Mucklands Today – News Barely Used!
Pilot Press – What is Truth? Specializes in long-form think-pieces that provide little-to-no new information (“thumbsuckers”, in the parlance) “What the Rise of Corporate Power Says About Society”, or “The Meaning of the Dungeon Era”. Loudly decries the corporate ownership of papers like the Thurf Tribune, while hoovering up donations from non-profits established by wealthy “philanthropists” running those same corporations, e.g. the Krog Institute for Public Understanding and the Orfong Foundation for Journalistic Excellence.
The elevator pitch is Muppets meet Lord of the Rings, with a dash of Mad Max dystopia thrown in. You had me at Muppets. I mean, it’s not actually a licensed Muppets game, but its tone and visuals are heavily Jim Henson inspired, and the visuals are a big part of it since it’s a setting that was created for a series of graphic novels (Rickety Stitch and the Gelatinous Goo) and some middle-grade stories (Dungeoneer Adventures)
You can get a Quick Start Guide at their website, and there are a bunch of actual plays and reviews on YouTube. The setting The Mucklands was a more-or-less vanilla fantasy setting many years ago, before the Gloom King defeated the heroes and plunged the land into, well, gloom. Now magic has faded and become increasingly rare, while the land has entered The Dungeon Age, a satirical industrial age: “A time chaotically run by rival corporations locked in a never-ending quest to out-do one another in business and expansion. All the while, average folk toil away in mines, factories, and dungeons, eking out a meager existence.”
We played on New Year’s Day, starting with a session zero at 1:00 PM and running until about dinner time, and then picking up at around 8:00 PM and running one of the published adventures “The Curse of the Chicken-Foot Witch” until about 11:00 PM. The players adored the setting, but the rules and character creation definitely took them some getting used to. And since it was my first-time GMing it, there was a lot of consulting the rules that probably will become second-nature once we’ve got some more sessions under our belts.
The game rules are something of a cross between Old School Renaissance play, e.g. explicit wilderness movement turns and procedures, heavily driven by random encounters, and something more like Powered by the Apocalypse with what amount to “play-books” for the various classes and a largely uniform resolution procedure that has you rolling 1d12 against a table:
Roll
Result
1-2
Complete failure, and something bad
3-5
Failure, but… a silver lining
6-8
Success, but… a complication
9-11
Success
12
Complete Success, and something good
Shout out to Blaze Sanecki, who created the dynamic Roll 20 character sheet for Land of Eem, because that was a huge help in play.
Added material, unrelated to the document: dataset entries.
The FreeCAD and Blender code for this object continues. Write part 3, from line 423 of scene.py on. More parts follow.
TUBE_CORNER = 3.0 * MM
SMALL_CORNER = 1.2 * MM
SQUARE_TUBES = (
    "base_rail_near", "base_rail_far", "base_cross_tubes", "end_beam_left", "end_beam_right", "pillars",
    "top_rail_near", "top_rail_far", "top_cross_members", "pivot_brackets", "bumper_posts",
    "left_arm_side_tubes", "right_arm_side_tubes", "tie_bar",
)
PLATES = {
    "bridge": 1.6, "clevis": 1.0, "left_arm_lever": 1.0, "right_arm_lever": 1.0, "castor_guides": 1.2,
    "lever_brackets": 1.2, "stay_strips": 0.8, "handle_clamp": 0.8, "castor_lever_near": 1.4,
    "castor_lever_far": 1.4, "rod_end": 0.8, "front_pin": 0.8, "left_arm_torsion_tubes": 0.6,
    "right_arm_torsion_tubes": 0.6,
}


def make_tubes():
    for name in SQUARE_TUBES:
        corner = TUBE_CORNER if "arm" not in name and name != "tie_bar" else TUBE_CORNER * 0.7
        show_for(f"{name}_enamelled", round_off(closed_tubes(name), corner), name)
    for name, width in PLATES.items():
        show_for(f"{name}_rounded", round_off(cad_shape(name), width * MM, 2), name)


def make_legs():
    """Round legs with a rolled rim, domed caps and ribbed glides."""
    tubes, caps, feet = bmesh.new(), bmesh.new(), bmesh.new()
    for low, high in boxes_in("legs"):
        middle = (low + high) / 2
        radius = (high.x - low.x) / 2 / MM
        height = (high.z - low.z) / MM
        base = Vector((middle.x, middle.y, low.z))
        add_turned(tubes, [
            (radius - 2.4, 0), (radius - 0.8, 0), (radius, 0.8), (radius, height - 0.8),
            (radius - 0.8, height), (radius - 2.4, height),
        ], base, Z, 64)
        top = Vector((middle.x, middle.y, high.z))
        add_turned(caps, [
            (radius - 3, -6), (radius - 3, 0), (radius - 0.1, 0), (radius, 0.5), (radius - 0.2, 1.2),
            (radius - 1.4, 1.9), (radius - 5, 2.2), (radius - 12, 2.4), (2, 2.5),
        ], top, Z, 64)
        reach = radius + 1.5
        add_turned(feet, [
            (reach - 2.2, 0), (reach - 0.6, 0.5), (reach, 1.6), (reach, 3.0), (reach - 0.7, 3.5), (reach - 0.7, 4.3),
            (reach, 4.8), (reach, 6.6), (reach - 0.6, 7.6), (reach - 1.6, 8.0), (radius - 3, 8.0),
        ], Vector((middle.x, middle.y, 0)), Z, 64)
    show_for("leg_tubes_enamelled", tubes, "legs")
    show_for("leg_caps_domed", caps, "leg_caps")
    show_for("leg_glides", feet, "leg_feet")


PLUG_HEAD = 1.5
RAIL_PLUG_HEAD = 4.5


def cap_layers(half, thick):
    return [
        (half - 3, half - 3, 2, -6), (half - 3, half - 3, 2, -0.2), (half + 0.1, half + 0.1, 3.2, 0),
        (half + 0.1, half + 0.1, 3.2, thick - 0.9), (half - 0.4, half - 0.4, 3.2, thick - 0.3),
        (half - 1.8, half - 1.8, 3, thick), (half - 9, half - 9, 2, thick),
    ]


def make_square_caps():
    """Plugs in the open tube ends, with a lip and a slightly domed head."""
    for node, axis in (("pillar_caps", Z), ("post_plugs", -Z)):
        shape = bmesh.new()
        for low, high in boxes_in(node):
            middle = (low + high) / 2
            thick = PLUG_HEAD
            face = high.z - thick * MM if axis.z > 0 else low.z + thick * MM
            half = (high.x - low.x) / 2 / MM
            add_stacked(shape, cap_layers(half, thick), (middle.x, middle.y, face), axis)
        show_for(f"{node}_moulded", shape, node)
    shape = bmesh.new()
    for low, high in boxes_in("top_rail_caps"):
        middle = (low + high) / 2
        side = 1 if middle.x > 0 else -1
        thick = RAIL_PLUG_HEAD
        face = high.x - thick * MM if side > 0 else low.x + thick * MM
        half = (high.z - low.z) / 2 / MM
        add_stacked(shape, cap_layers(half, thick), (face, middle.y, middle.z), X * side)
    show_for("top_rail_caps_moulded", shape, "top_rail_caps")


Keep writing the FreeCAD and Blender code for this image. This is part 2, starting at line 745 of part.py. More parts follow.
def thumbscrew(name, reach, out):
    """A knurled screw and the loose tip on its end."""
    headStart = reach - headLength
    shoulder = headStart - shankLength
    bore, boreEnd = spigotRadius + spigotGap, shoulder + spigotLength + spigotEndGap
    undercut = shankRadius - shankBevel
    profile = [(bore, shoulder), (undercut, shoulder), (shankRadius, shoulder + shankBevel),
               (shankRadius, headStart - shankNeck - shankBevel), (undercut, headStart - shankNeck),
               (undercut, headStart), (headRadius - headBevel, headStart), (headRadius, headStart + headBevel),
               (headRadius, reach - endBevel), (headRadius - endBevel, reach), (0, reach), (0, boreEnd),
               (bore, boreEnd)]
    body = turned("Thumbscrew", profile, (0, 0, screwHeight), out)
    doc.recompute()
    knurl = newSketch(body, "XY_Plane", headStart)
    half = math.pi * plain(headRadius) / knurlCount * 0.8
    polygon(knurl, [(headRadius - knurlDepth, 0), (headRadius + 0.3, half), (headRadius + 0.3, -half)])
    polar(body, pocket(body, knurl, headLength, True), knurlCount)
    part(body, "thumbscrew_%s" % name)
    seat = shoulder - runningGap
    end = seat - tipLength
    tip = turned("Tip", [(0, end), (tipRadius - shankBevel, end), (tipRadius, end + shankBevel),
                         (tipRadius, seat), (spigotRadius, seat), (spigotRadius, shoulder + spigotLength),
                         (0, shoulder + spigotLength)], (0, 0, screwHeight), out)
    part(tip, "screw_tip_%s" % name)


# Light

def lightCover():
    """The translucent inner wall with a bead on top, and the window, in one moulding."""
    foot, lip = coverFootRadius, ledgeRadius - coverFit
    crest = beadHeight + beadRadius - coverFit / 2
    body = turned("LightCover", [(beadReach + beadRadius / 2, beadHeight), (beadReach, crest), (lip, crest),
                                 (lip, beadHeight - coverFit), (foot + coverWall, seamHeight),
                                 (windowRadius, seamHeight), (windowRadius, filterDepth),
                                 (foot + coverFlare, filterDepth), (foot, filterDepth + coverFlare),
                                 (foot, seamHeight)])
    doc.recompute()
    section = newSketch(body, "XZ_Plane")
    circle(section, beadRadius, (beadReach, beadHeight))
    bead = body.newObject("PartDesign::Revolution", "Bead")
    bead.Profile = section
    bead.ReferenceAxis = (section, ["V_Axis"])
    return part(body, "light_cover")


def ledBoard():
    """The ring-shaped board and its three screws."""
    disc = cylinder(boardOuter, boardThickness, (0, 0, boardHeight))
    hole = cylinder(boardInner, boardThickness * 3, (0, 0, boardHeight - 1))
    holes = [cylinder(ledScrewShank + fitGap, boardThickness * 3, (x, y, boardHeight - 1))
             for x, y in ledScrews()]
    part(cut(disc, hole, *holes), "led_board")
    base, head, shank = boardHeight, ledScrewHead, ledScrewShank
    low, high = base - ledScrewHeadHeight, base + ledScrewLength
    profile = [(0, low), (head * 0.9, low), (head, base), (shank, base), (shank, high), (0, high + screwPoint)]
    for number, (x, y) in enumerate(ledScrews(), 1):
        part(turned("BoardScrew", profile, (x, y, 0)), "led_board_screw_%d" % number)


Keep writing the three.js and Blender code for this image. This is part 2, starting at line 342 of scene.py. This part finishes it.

In particular, the macros for rolling that showed the quality of success were a real time-saver.
As you might imagine, this involves a lot of improv on the part of the GM and the players, and the game makes no bones about using the improv “Yes, and…” principle. Many of the characters abilities involve inventing details of the setting on the spot and making them canon, usually circumscribed by making it a once every session ability and possibly requiring a roll as well. Almost all the signature abilities are once every session, or once each combat, or something. Diegetic, these rules ain’t, and that’s probably our biggest sticking-point with them. Granted it was only the first session, but I had to frequently remind the players (and myself) that they had already used the ability that session so they’d have to spend a “Quest Point” to do it again… and then there’s the “Each Session” restriction, which differs from “Once Every Session” in that you can’t spend a Quest Point to use an Each Session ability again before the end of the session. Got that? I didn’t think so. There are definitely players that this sort of game is not suited to, either because they really want to think in character and meta-currencies like Quest Points are hard to wrap the character’s head around, or they don’t want to be put on the spot to invent details. I know from past experience with Dungeon Crawl Classics that certain of my players hate having to come up with what their “Mighty Deed of Arms” attempt is and basically ignore it, only going for extra damage every time. If they ever play Land of Eem, I expect they’ll either pick abilities that don’t have that improv component, or make some random table they can roll on so they don’t have to choose. I lean a little that way myself as a player, but I flatter myself that as a GM I’m comfortable, even good at, making up stuff like that on the fly. Land of Eem definitely scratches my make-it-up-as-you-go itch, so far without triggering my “this isn’t role-playing, this is pretending to be the writers room of a TV show” aversion.
Look forward to some future posts on our play, and some resources for the setting, like additional corporations and NPCs for the players to interact with. Maybe even some art, since I’m finding myself inspired by the cartoony style of the illustrations by Ben Costa (one of the co-creators) and the others. For now I’m all in on Land of Eem, and even have the deluxe boxed set on its way from Exalted Funeral. Kind of wish I knew that it immediately gives you the PDFs of everything when you order it, before I dropped a chunk of change at DriveThruRPG to get the PDFs so we could play, but that’s real capitalism, boys and girls: I earn money, I give money to other people who give me goods and services in exchange, making us both better off according to our own preferences.